Desde que se nace, todo ser vivo inicia su interactuar con el entorno que incluye a otros seres vivos; comienza no solo a tratar de sobrevivir sino a mantener su integridad y, obedeciendo órdenes evolutivas, intentar la perpetuidad de su especie para no desaparecer.
La especie humana, la más exitosa hasta el momento en la pugna por estar en la cima de la cadena alimenticia, también tiene fecha de caducidad y sin entrar en discusiones profundas puede desaparecer en forma permanente y definitiva.
Así como la ciencia ha avanzado en prolongar la vida unos cuantos años más con respecto a la última centuria, seguimos siendo frágiles y caducos.

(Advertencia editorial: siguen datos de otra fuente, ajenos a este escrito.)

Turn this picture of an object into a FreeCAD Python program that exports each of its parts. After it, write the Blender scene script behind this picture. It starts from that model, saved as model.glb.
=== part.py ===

Algunas religiones han intentado consolar con argumentos etéreos y llenos de buenas intenciones, que somos inmortales y que en el “más allá”, sin explicar dónde queda, continuaremos existiendo. No faltan, por supuesto, los muertos útiles que siguen produciendo y trabajando desde el más allá……..
Mientras tanto los que vamos quedando tenemos la obligación no solo de ayudar a conservar este único rincón cósmico sino también prepararnos para la única certeza que nos persigue desde que nacemos y es que también desapareceremos.
El lucrativo negocio alrededor de la muerte también nos persigue como la misma muerte: es inexorable y la más de las veces cruel. Ya se está avanzando por fortuna, gracias a la eutanasia, que cada uno puede decidir el momento de despedirse. La prolongación innecesaria de la vida también es un buen negocio. No está bien visto aprovecharse de la incapacidad de un moribundo o la desesperanza del desahuciado para ofrecer y prometer vanas soluciones que solo persiguen llenar el bolsillo de charlatanes y afines.
La estrambótica parafernalia que se desarrolla alrededor del finado solo persigue el vano consuelo de los deudos y engordar la ya obesa alforja de funerarias, centros religiosos y decorativos, cementerios, osarios, mausoleos, etc.
Hasta para morirse hay modas y estilos.
La inefable congregación cristiano- católica que durante siglos practicó la cremación pública de sus contradictores por millares sin juicio previo y en total impunidad, debería aceptar y promover la sana e higiénica incineración del cadáver pero en privado y con la debida anuencia de sus allegados.
Esparcir las cenizas al viento o arrojarlas a una corriente de agua que las conduzca al mar, es un acto sublime de inteligencia y amor porque reconoce que desde allá, de las estrellas y del mismo mar, es de donde venimos.